Holocaust: The Nazi Persecution and Murder of the Jews
Hailed as the definitive single-volume history of the development and implementation of the Final Solution when published in Germany in 1998, this book is finally available in English. But this is far more than a translation; Longerich—a historian at the University of London, who writes in both English and German—has revised the text throughout. He has reconstructed and imposed as much narrative order as possible on a tangle of political, military, and administrative processes. As possible is a key qualification, for Longerich and his fellow scholars confront gap after gap in the historical record: the perpetrators largely succeeded in destroying the most important documents relating to the Final Solution, and in any event few of the crucial decisions were committed to paper. The records that do survive are widely scattered and were written in a manner intended to obscure the processes and policies they document. This fragmentary if abundant evidence means that much of the story Longerich tells is a matter of informed speculation. Nevertheless, with rigor (if too much Teutonic density) he places events and decisions in precise historical context, heeding strict chronology as well as such considerations as the Reich’s shifting military fortunes and swings in the German public’s and Nazi hierarchy’s outlook.
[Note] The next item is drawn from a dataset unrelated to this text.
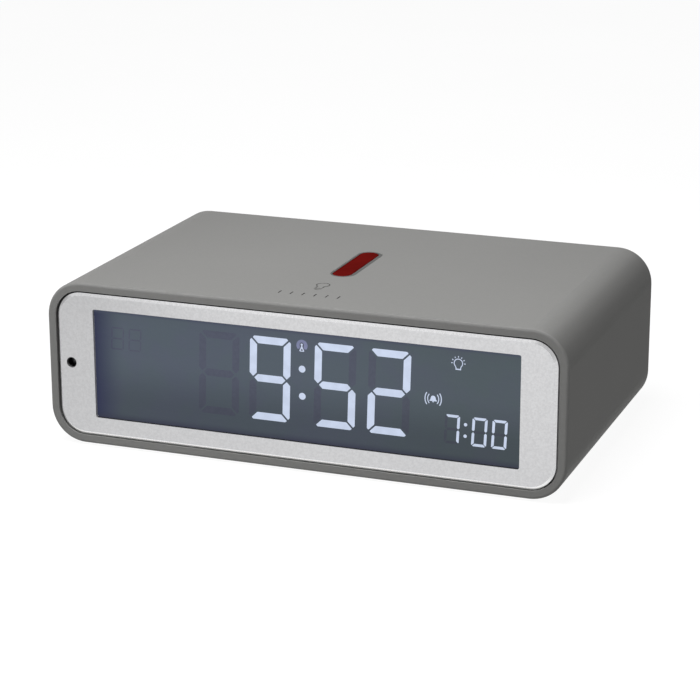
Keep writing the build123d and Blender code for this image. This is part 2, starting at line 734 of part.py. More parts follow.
@part
def button_board():
    """Board with its two right-hand corners notched."""
    through = (REAR_BOARD_Y0 - OVER, REAR_BOARD_Y1 + OVER)
    board = box((4.0, 64.5), (REAR_BOARD_Y0, REAR_BOARD_Y1), (Z_MID - 17.2, Z_MID + 16.2))
    board -= box((60.5, 66.0), through, (Z_MID + 11.0, Z_MID + 18.0))
    board -= box((60.5, 66.0), through, (Z_MID - 18.0, Z_MID - 11.5))
    for x, z in REAR_POSTS:
        board -= cyl_y(x, z, CLEARANCE_R, *through)
    return board


@part
def button_board_screws():
    return [Pos(x, REAR_BOARD_Y0, z) * Rot(-90, 0, 0) * small_screw(6.5)
            for x, z in REAR_POSTS]


@part
def alarm_slider():
    """Grooved knob, flange and switch tip, at the -X end of the travel."""
    knob_x = SLIDER_X - SLIDER_TRAVEL / 2
    flange_y = 40.3
    slider = box(around(knob_x, 1.9), (flange_y, COVER_Y1 + 0.5), around(SLIDER_Z, 1.55))
    for i in range(-1, 2):
        slider -= box(around(knob_x + i * 1.1, 0.2), (COVER_Y1 + 0.2, COVER_Y1 + OVER),
                      around(SLIDER_Z, 2))
    slider += box(around(knob_x, 6.2), (flange_y, COVER_Y0 - 0.2), around(SLIDER_Z, 3.2))
    slider += box(around(knob_x, 1.0), (36.6, flange_y + 0.1), around(SLIDER_Z, 0.95))
    return slider


@part
def alarm_switch():
    return (box(around(SLIDER_X, 6), (REAR_BOARD_Y1, 38.3), around(SLIDER_Z, 2.4))
            - box(around(SLIDER_X, 3.2), (36.3, 39), around(SLIDER_Z, 1.05)))


@part
def buzzer():
    """Round sounder facing the sound holes."""
    face = COVER_Y0 - 0.6
    body = cyl_y(BUZZER_X, BUZZER_Z, 9.0, REAR_BOARD_Y1, face)
    body = fillet(edges_in(body, y=around(face)), 0.6)
    return body - cyl_y(BUZZER_X, BUZZER_Z, 1.2, COVER_Y0 - 2.5, COVER_Y0)


@part
def power_socket():
    """Square body with a round barrel and a centre pin."""
    body = box(around(SOCKET_X, 4.5), (REAR_BOARD_Y1, COVER_Y0 - 0.1), around(SOCKET_Z, 4.2))
    body += cyl_y(SOCKET_X, SOCKET_Z, 3.2, COVER_Y0 - 0.2, COVER_Y1 - 0.2)
    body -= cyl_y(SOCKET_X, SOCKET_Z, 2.1, REAR_BOARD_Y1 + 1.0, COVER_Y1 + OVER)
    body += cyl_y(SOCKET_X, SOCKET_Z, 0.65, REAR_BOARD_Y1 + 0.5, COVER_Y1 - 1.2)
    return body


@part
def flat_cable():
    """Cable from the main board back to the button board, sagging between."""
    y0, y1 = BOARD_Y1 + 0.02, REAR_BOARD_Y0 - 0.02
    high = Z_MID + 3.0
    low = high - 9.0
    thickness = 0.7
    upper = [(y0, high), (y0 + 9.0, high), (y0 + 13.0, low),
             (y1 - 13.0, low), (y1 - 9.0, high), (y1, high)]
    lower = [(y, z - thickness) for y, z in reversed(upper)]
    with BuildSketch(Plane(origin=(4.5, 0, 0), x_dir=(0, 1, 0), z_dir=(1, 0, 0))) as profile:
        with BuildLine():
            Polyline(*upper, *lower, close=True)
        make_face()
    return extrude(profile.sketch, amount=14.0)


os.makedirs("parts", exist_ok=True)
for name, make in PARTS.items():
    shape = finish(make())
    shape.label = name
    export_step(shape, f"parts/{name}.step")
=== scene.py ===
"""A digital alarm clock standing on a white floor.

The frame is in metres: X runs to the right along the display, the display faces -Y,
the push buttons and battery door are on the +Y side, and the floor is at Z = 0.
Flat outlines on the display and on the back are (x, z) points in millimetres.
"""
import json
import math
from functools import reduce

import bmesh
import bpy
from mathutils import Matrix, Vector

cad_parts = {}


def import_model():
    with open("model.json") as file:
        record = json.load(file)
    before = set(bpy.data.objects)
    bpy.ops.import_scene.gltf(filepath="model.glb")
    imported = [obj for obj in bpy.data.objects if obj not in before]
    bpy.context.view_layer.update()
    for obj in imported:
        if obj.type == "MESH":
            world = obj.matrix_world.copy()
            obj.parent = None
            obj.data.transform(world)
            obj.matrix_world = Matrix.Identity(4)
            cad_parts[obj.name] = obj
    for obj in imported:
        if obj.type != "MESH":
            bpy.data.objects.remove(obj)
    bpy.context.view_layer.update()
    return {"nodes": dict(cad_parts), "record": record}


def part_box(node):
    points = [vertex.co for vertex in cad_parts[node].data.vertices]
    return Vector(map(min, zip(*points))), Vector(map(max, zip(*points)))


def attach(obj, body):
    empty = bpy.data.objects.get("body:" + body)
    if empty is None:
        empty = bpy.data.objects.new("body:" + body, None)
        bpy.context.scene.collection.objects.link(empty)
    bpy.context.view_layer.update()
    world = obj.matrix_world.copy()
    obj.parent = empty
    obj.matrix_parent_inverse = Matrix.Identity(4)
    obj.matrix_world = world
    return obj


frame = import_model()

MM = 0.001
scene = bpy.context.scene

# Places taken from the CAD pieces, in metres
HOUSING_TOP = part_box("housing")[1].z
SENSOR_LOW, SENSOR_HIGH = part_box("light_sensor")
SENSOR_X = (SENSOR_LOW.x + SENSOR_HIGH.x) / 2
SENSOR_Z = (SENSOR_LOW.z + SENSOR_HIGH.z) / 2
DISPLAY_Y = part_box("front_polariser")[0].y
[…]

In this largely bureaucratic history, Longerich convincingly establishes that the Nazi regime’s policy of systematically murdering all the Jews within Germany’s grasp evolved erratically but in an ever more radical direction—and the very contingent, decentralized, adaptive nature of that policy made it all the more horribly effective.
Leaving Rock Harbor
This graceful novel, set in a coastal Massachusetts mill town in the early decades of the 20th century, traces upheaval from several vantage points. Enmeshed in an enduring love triangle that represents the old guard and those who will topple it, the novel’s protagonist navigates both her own maturation and the shift in local economic and political power, as the mills boom and bust. Chace’s story is dramatic; her characters, well defined by class and personality, are vivid and true; but most evocative are her details of this particular time and place, from the smell of the mill’s dye room to the feel of a corset.